A second hallmark feature of VWI theory is that crucial wave processes occur within asymptotically thin internal or wall layers as $Re\rightarrow \infty$ . Indeed, following the closely related analysis by Bennett, Hall & Smith (Reference Bennett, Hall and Smith1991) for flows in curved channels, Dempsey et al. (Reference Dempsey, Deguchi, Hall and Walton2016) show that oblique TS waves arise as an instability of the streaky flow in a near-wall viscous layer of thickness $\mathit{O}({\it\epsilon}^{2})$ . Within this layer the TS waves are governed by a system of unsteady 3-D linearized laminar boundary-layer equations with coefficients that depend on the streak-induced wall shear stress. Thus, the SSP maintaining the vortex/TS wave ECS may be summarized as follows: a streaky near-wall flow is unstable to oblique viscous TS waves whose inviscid extension into and nonlinear self-interaction within the core drives roll vortices that sustain the streaks – a mechanism that differs from the SSP articulated by Waleffe.
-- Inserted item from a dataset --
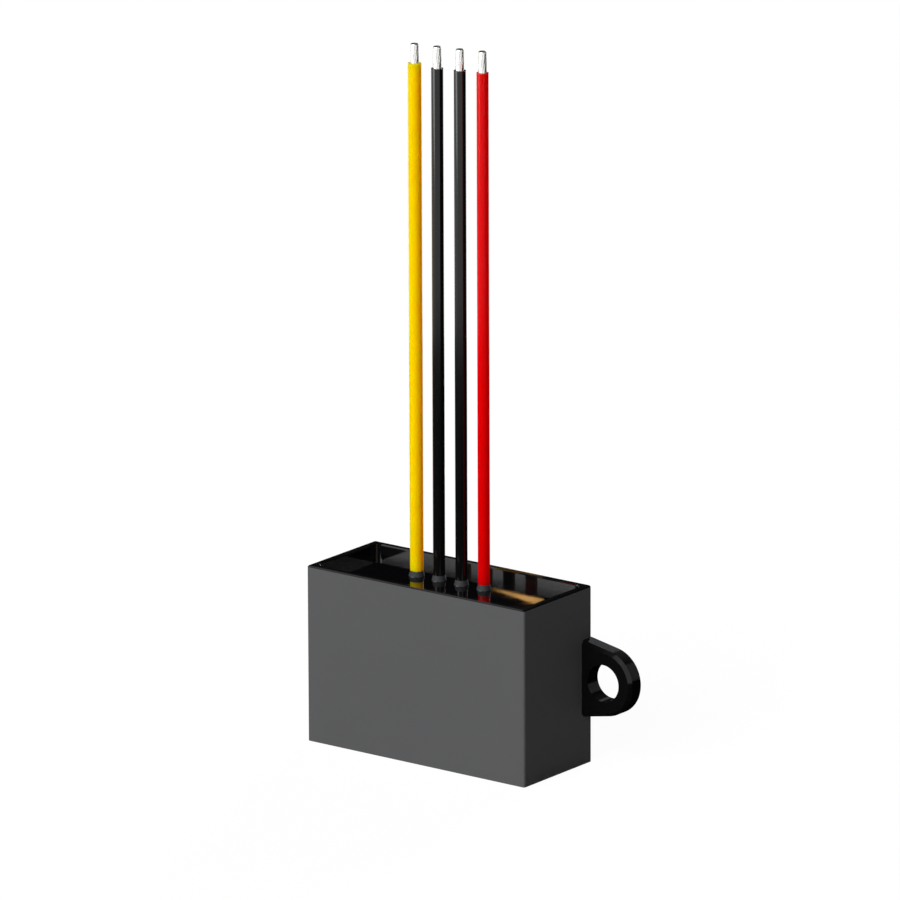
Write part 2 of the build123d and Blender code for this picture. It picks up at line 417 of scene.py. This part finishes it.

Employing the VWI equations, Dempsey et al. (Reference Dempsey, Deguchi, Hall and Walton2016) compute the asymptotic form of the vortex/TS wave ECS as a function of the spanwise wavenumber. The authors then compare their asymptotic solutions with ECS computed from the full NS equations at finite but large $Re$ , demonstrating impressive agreement. As the wave amplitude is increased, the spanwise streak profile distorts from a gentle sinusoid to a strongly localized but still spanwise periodic structure (figure 1). In this regard, the authors’ use of the term ‘localized solution’ differs from that commonly employed in modern dynamical systems studies to describe strictly isolated states in shear flows and convection. The issue is more than mere semantics. The physical mechanism responsible for the existence of localized ECS is long-wavelength modulational instability in bistable systems (Melnikov, Kreilos & Eckhardt Reference Melnikov, Kreilos and Eckhardt2014) rather than the nonlinear advective steepening that drives spanwise-periodic focusing in Dempsey et al.’s solutions. Nevertheless, the authors’ speculation that this nonlinear steepening and the eventual loss of regularity of their VWI system could provide a mechanism for the formation of turbulent spots, widely associated with the breakdown of TS waves, is intriguing. Although the relevance of their solutions to transition may be questioned because $Re^{-1/7}$ must be small for the quantitative validity of their theory, it is difficult to imagine anything comparable to the level of mechanistic insight obtained by Dempsey et al. (Reference Dempsey, Deguchi, Hall and Walton2016) emerging from strictly computational studies.

Figure 1.

Morphology of vortex/TS wave ECS streak structure (a,c,e) and associated wall shear stress ${\it\lambda}(Z)$ and TS wave amplitude $|A(Z)|^{2}$ (b,d,f), where $Z\equiv {\it\epsilon}z$ , with increasing magnitude of wave amplitude $\mathscr{A}^{2}\equiv \int _{0}^{2{\rm\pi}/{\it\beta}}|A(Z)|^{2}\,\text{d}Z$ : (a,b)  $\mathscr{A}^{2}=1$ , (c,d)  $\mathscr{A}^{2}=20$ , (e,f)  $\mathscr{A}^{2}=30$ . Adapted from Dempsey et al. (Reference Dempsey, Deguchi, Hall and Walton2016).

3 Future

It would be of interest to use the VWI formulation employed by Dempsey et al. (Reference Dempsey, Deguchi, Hall and Walton2016) to investigate whether truly localized vortex/TS wave ECS are admitted by their reduced equations. More generally, asymptotically-simplified PDE models of shear flows should be useful for pattern formation studies of ECS in spatially-extended domains (Zhang et al. Reference Zhang, Chini, Julien and Knobloch2015). In particular, slow streamwise variability, crucial for studies of ECS in non-parallel flows, is naturally accommodated by VWI and related asymptotic theories (Hall & Smith Reference Hall and Smith1991; Beaume et al. Reference Beaume, Chini, Julien and Knobloch2015). The discovery of turbulent superstructures, streamwise vortices and streaks extending in the downstream direction many multiples of the turbulent layer thickness, further highlights the potential utility of large- $Re$ mathematical formalisms: a tantalizing possibility is that ECS associated with new SSPs may be operative across a hierarchy of spatio-temporal scales, including in the outer regions of turbulent wall flows at extremely large Reynolds number (Hwang & Cossu Reference Hwang and Cossu2010).

Ultimately, there is a need for a priori reduced dynamical models of turbulent wall flows rather than a lexicon of ECS, no matter how complete. Here, too, the asymptotically reduced PDE framework may provide a path forward. For example, Julien & Knobloch (Reference Julien and Knobloch2007) have derived reduced PDE models of geophysical and astrophysical flows subjected to strong externally imposed restraints, enabling time-dependent simulations of turbulent flows in extreme parameter regimes that remain inaccessible to DNS. An outstanding open question is whether similar reduced models can be derived for large- $Re$ wall flows that lack explicit external restraints but nevertheless clearly exhibit strongly anisotropic quasi-coherent flow structures.